**Recorded data**.
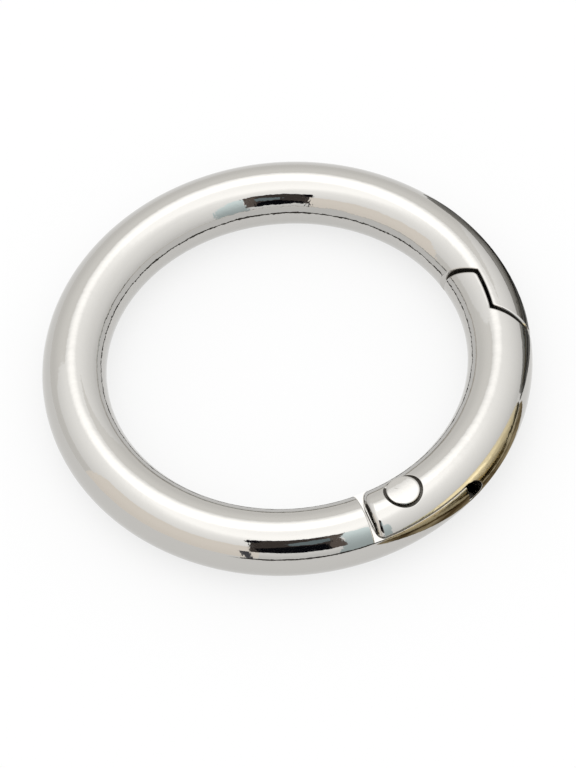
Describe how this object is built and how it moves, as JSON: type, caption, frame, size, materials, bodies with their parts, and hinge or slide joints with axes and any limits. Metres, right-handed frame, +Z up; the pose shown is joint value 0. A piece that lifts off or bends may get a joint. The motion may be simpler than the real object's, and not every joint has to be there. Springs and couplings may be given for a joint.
{
  "type": "spring o-ring",
  "caption": "Round spring-gate ring: a C-shaped ring of round stock closed by a short curved gate that swings inwards on a flush rivet and springs shut.",
  "frame": {"origin": "centre of the ring, on the plane it lies on", "axes": "+Z up, across the flat-lying ring; +X from the centre towards the latch's lip; the hinge rivet lies 61.8 degrees clockwise of +X seen from above"},
  "size_m": [0.038, 0.038, 0.005],
  "materials": {
    "plated_casting": "bright nickel plate on polished zinc casting",
    "plated_rivet": "bright nickel plate, ground flush and polished",
    "bare_steel": "turned",
    "spring_wire": "drawn wire"
  },
  "bodies": {
    "ring": {"ring_body": "plated_casting"},
    "swing_gate": {"gate": "plated_casting", "hinge_pin": "plated_rivet", "gate_spring": "spring_wire"},
    "plunger": {"spring_plunger": "bare_steel"}
  },
  "joints": [
    {"name": "gate_hinge", "type": "hinge", "parent": "ring", "child": "swing_gate", "pos_m": [0.00768, -0.01432, 0.0025], "axis": [0, 0, 1], "range_deg": [0, 25], "stiffness_Nm_per_rad": 0.0032, "springref_deg": -97.4},
    {"name": "plunger_slide", "type": "slide", "parent": "swing_gate", "child": "plunger", "axis": [0.8171, 0.5764, 0], "range_m": [0, 0.0004], "deforming": ["gate_spring"]}
  ],
  "couplings": [
    {"joint": "plunger_slide", "follows": "gate_hinge", "m_per_rad": 0.0009}
  ]
}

**Instructions for the task**. Go through the data and gather every line that holds "bodies".

**Solved exercise**.
Describe how this object is built and how it moves, as JSON: type, caption, frame, size, materials, bodies with their parts, and hinge or slide joints with axes and any limits. Metres, right-handed frame, +Z up; the pose shown is joint value 0. A piece that lifts off or bends may get a joint. The motion may be simpler than the real object's, and not every joint has to be there. Springs and couplings may be given for a joint.
  "bodies": {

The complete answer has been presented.